The title of this new issue of the magazine refers to Beatriz Colomina’s seminal text The Split Wall: Domestic Voyeurism. A text where the researcher understands architecture as “a gaze mechanism that produces subjects”, and where the act of building is never neutral, configuring issues of gender and domination through the construction of space itself.

Through the gaze, architectural Modernism acquired the redefinition of the relationship between exterior and interior, between the domestic and the public, the intimate and the social, thus stressing individualism and spectacle. Nowadays, the fields of architecture, urban and territorial planning perpetuate the hegemony of the real estate and financial capital and its effects of segregation, exploitation, and inequality. Under the guise of functionality and individual welfare, architecture hides the collateral damage of a developmental principle that reproduces in itself ignoring the exterior; thus, gentrification, waste, displacement, destruction, and violence continue to set the standard of what is built. How can architects critically carry out their practice establishing a space for dialogue to dislocate the exercises of capitalist power?Under what criteria of work can they establish honest processes where architecture functions in favor of those who inhabit it? To what extent can personal taste prevail over collective requirements? How can we think of architecture from an active heterogeneity that is capable of connecting the past and the future in order to maintain a hybrid present?

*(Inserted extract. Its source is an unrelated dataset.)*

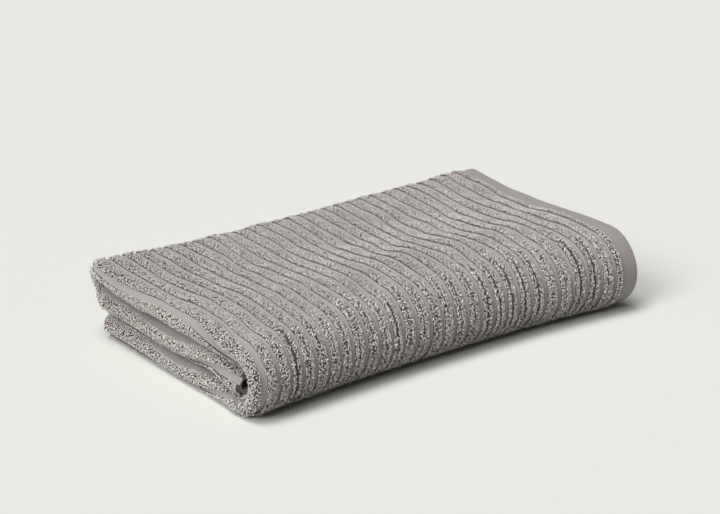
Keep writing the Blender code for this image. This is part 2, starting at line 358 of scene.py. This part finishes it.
def addCast(tree, colour):  # the dye's slight drift from pinkish to greenish grey
    places = addNode(tree, "TexCoord")
    patches = addNode(
        tree,
        "TexNoise",
        inputs={"Vector": places.outputs["Object"], "Scale": 1 / dye["castSize"], "Detail": 2.0},
    )
    cast = addNode(
        tree,
        "Mix",
        {"data_type": "RGBA"},
        {
            "Factor": patches.outputs["Fac"],
            "A": linearColour(dye["pinkCast"]),
            "B": linearColour(dye["greenCast"]),
        },
    )
    tint = addNode(
        tree,
        "Mix",
        {"data_type": "RGBA", "blend_type": "COLOR"},
        {"Factor": dye["castShare"], "A": colour, "B": cast.outputs["Result"]},
    )
    return places, tint.outputs["Result"]


def makeLoopMaterial():
    # Uncut cotton terry, piece dyed: matt. Each loop is painted darker from its pale tip down to its root,
    # as painted shade between the loops
    material, tree, shader = startMaterial("cottonTerryLoops", roughness=0.95, sheen=0.25)
    height = addNode(tree, "Attribute", {"attribute_name": "pileHeightShade"})
    tone = addNode(
        tree,
        "Mix",
        {"data_type": "RGBA"},
        {
            "Factor": height.outputs["Fac"],
            "A": linearColour(dye["loopRootShade"]),
            "B": linearColour(dye["loopTip"]),
        },
    )
    places, colour = addCast(tree, tone.outputs["Result"])
    # each loop's own tone: random, with painted light on the roll, tufts and noses, and painted shade in
    # the dips
    own = addNode(tree, "Attribute", {"attribute_name": "loopToneAndPaintedLight"})
    shade = addNode(tree, "HueSaturation", inputs={"Color": colour, "Value": own.outputs["Fac"]})
    yarn = addNode(
        tree,
        "TexNoise",
        inputs={"Vector": places.outputs["Object"], "Scale": 1 / dye["yarnGap"], "Detail": 1.0},
    )
    twist = addNode(
        tree,
        "Bump",
        inputs={"Height": yarn.outputs["Fac"], "Strength": 0.5, "Distance": 0.0002},
    )
    tree.links.new(shade.outputs["Color"], shader.inputs["Base Color"])
    tree.links.new(twist.outputs["Normal"], shader.inputs["Normal"])
    return material


def makeGroundShadeMaterial():
    # Woven cotton ground between the loops' roots, coloured near black as painted shade: it reads as the
    # dark gaps in the pile
    material, tree, shader = startMaterial("cottonTerryGroundShade", roughness=1.0, sheen=0.0)
    places = addNode(tree, "TexCoord")
    roots = addNode(
        tree,
        "TexNoise",
        inputs={"Vector": places.outputs["Object"], "Scale": 1 / cloth["ribSlope"], "Detail": 2.0},
    )
    tone = addNode(
        tree,
        "Mix",
        {"data_type": "RGBA"},
        {
            "Factor": roots.outputs["Fac"],
            "A": linearColour(dye["groundGapShade"]),
            "B": linearColour(dye["loopRootShade"]),
        },
    )
    tree.links.new(tone.outputs["Result"], shader.inputs["Base Color"])
    return material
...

In this edition of Terremoto, we reflect together with architects, artists, and theorists about the way in which they build and consider structures to accommodate, organise and influence in human life as well as the forms of resistance that contribute to destabilise the foundations of the neoliberal system. From all the details, we look at cities and towns, real and mental spaces, horizons, and undergrounds from both a critical and caring perspective to understand the battle played out between bodies and concrete.